Le film en un plan

Cuiqiao est train de coudre à l’extérieur de la maison alors que Gu Qing vient juste d’y entrer. Elle vient d’avoir dans la scène précédente la confirmation de sa triste destinée, l’assurance d’être mariée de force très prochainement avec un inconnu plus âgé qu’elle. Alors Cuiqiao interroge Gu Qing sur son armée. “Y a-t-il des femmes soldats dans l’armée”, “Accepte elle les personnes qui savent chanter”, “L’armé est elle loin d’ici ?”, mais toutes ces questions qui semblent apporter l’espoir à Cuiqiao vont se conclurent par une bien mauvaise nouvelle. Gu Qing prépare ses affaires et va partir le lendemain. Cuiqiao qui est l’unique personnage à apparaître à l’écran (Gu Qing n’est qu’une voix qui vient de l’intérieur de la maison), passe de l’enthousiasme à la tristesse dans ce plan séquence réussi et très touchant.

Le film en une séquence

Gu Qing est sur le chemin du retour, il marche en uniforme tranquillement à travers les différents sentiers de la montagne alors qu’il vient de laisser derrière lui le frère de Cuiqiao qui a eu du mal à se séparer de lui. S'enfonçant dans un chemin plus en aval, il tombe sur Cuiqiao assise dans une pente les yeux baissés.
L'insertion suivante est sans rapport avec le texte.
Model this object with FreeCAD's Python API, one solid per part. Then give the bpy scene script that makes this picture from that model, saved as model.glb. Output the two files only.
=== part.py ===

Gu Qing s'arrête. Cuiqiao se lève et le rejoint. Les personnages sont maintenant filmés tour à tour et sont de trois quart à l’écran avec en fond la terre de la montagne et ses lignes obliques qu’elle dessine. La scène est très intense, c’est la dernière qui va réunir ces deux personnages. Ils échangent quelques regards sans un mot et soudain Cuiqiao dit comme un cri du désespoir à Gu Qing “Prends-moi avec toi !”. Ce cri se changera en chant lors d’une tentative ultime de Cuiqiao de convaincre Gu Qing de rester auprès d’elle.

Le film en une idée

Cuiqiao est une jeune fille de 13 ans, qui secrètement est une chanteuse hors pair. Elle chante le Xintianyou (信天游), un genre de chansons folkloriques du nord du Shanxi où les paroles sont courtes et toujours improvisées. Chen Kaige va ainsi pouvoir faire exprimer les états d'âme de Cuiqiao librement à travers ses scènes de chant alors qu’elle n’a guère droit à la parole au sein de la famille. On ne verra jamais vraiment Cuiqiao chanter à l’écran lorsqu’elle va chercher de l’eau à la rivière, celle-ci est souvent dans la pénombre, comme pour signifier que ce superbe don doit rester un secret, le but de Gu Qing étant de réécrire ces chants pour servir la cause communiste. Cette même rivière où elle chante, va prendre une tout autre signification à la fin du film.

Le film en un personnage

Cette terre du Shanxi, que le titre du film nous décrit comme jaune, cette terre qui semble terriblement aride en ce début de printemps 1939. Toute personne parait bien minuscule face à ces paysages immenses et les conditions de vie bien difficiles. La photographie du film étant assurée par un certain Zhang Yimou qui fait ses premiers pas en tant que directeur de la photographie. Il fait de la "terre jaune" le personnage principal du film. Dans bien des plans, c’est elle qui occupe la majeure partie de l’image, jusqu’à tronquer les protagonistes du film. Ceci semble extrement novateur pour l'époque.

Encore quelque chose…

Une superbe bande son composée par Zhao Jiping (赵季平) accompagne le film, Zhao Jiping a notamment composé les bandes originales de « Adieu ma concubine », « Vivre » ou encore « Épouses et concubines » (à écouter sur ce site). D'autre part « Terre jaune » est considéré par beaucoup comme film fondateur de la "nouvelle vague" chinoise, c'est le début de la cinquième génération du cinéma chinois.